Imagine you’re about to win first place in a marathon. As you coast through the final 100 yards you’re met with cheering crowds and a photo finish as you cross the finish line. You go into the record books as the fastest runner to ever win a marathon. You’re a hero and an inspiration to everyone. Your face is in all the papers and on cereal boxes. However, there’s just one problem-you didn’t really win the race. In fact, though you could’ve sworn that you had at least ran the last few yards of the race, in reality you never ran at all. Someone actually carried you through. That someone is the real winner.
There are only two outcomes when we finish the race of life. We finish as winners or we finish as losers. There’s no award for participation. The race is also one that no one can possibly win on his own. That’s because dead men can’t run.
And you, who were dead in your trespasses and the uncircumcision of your flesh, God made alive together with him, having forgiven us all our trespasses, by canceling the record of debt that stood against us with its legal demands. This he set aside, nailing it to the cross.
Christ wins the race for us. He carries us through the finish line. The only winners are those who are justified on the basis of his life, death and resurrection as received by faith alone. While all Christians agree that Christ is the source of righteousness, there are three major views in the church on the ground of justification.
The Roman View
In the Roman Catholic view of the ground of justification the sinner is justified on the basis of his own inherent righteousness. which is essentially infused into his heart in regeneration. God declares us righteous because we have been made genuinely righteous in ourselves.
The Arminian View
All protestant Christians agree that sinners are justified by faith. The difference between Arminians and Reformed Christians lies in the understanding of faith itself.

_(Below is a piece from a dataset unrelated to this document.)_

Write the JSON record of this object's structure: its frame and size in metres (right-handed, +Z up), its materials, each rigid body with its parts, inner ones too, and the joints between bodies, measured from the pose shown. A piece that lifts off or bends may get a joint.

What then shall we say was gained by Abraham, our forefather according to the flesh? For if Abraham was justified by works, he has something to boast about, but not before God For what does the Scripture say?
Abraham believed God, and it was counted to him as righteousness.Now to the one who works, his wages are not counted as a gift but as his due. And to the one who does not work but believes in him who justifies the ungodly, his faith is counted as righteousness,
For the Arminian, faith is counted as righteousness
because it is in itself actual personal righteousness, being obedience to the gospel as God’s new law.
The Reformed View
To understand the Reformed view of justification it’s helpful to understand a few scriptural terms for to justify.
The Old Testament uses two different terms of the same word: hidsdik
and tsiddek.
Regularly these terms designate a divine declaration respecting man. In the New Testament, the word dikaio-o
has the same meaning. From the study of these words it is quite evident that in Scripture
The Biblical idea that we are declared righteous rather than made righteous is the key to the Reformed understanding of justification as opposed to the Roman and Arminian views. The idea that we are made righteous is not only foreign to Scripture, it is also a danger on two points:to justify
does not mean to make but to declare righteous.
The argument [by the Reformers] against both Romans and Arminians was that by finding the ground of justification in the believer himself they ministered to human pride on the one hand, and on the other hand robbed the Son of God of the glory which he was due. It is not enough…to say that without Christ our justification would be impossible; one must go on to say that it on the ground of his obedience, as our representative and substitutionary sin-bearer, and that alone, that righteousness is reckoned to us, and sin cancelled.
The Reformed view of justification may summed up as as the legal act of God by which he declares the sinner righteous on the basis of the perfect righteousness of Jesus Christ. This justification is received by faith alone. Faith is the gift of God wrought in the sinner unto justification as a means to carry the declaration and the means by which man appropriates Christ’s gifts.
The question is: Who gets the glory? In the analogy of the race, both the Roman an Arminian views are likened to the runner winning the race after receiving performance enhancing drugs. Man gets the glory-however falsely he may obtain it. Additionally, if the runner is dead how can this possibly enable him to even run the race? We win the race because it was he who did all the running.
Those whom God effectually calleth, He also freely justifieth: not by infusing righteousness into them, but by pardoning their sins, and by accounting and accepting their persons as righteous, not for anything wrought in them, or done by them, but for Christ’s sake alone; nor by imputing faith itself, the act of believing, or any other evangelical obedience to them, as their righteousness, but by imputing the obedience and satisfaction of Christ unto them, they receiving and resting on Him and His righteousness by faith; which faith they have not of themselves, it is the gift of God.
Rom. 8:30; Rom. 3:24; Rom. 4:5-8; 2 Cor. 5:19, 21; Rom. 3:22, 24-25, 27-28; Titus 3:5, 7; Eph. 1:7; Jer. 23:6; 1 Cor. 1:30-31; Rom. 5:17-19; Acts 10:43; Gal. 2:16; Phil. 3:9; Acts 13:38-39; Eph. 2:7-8.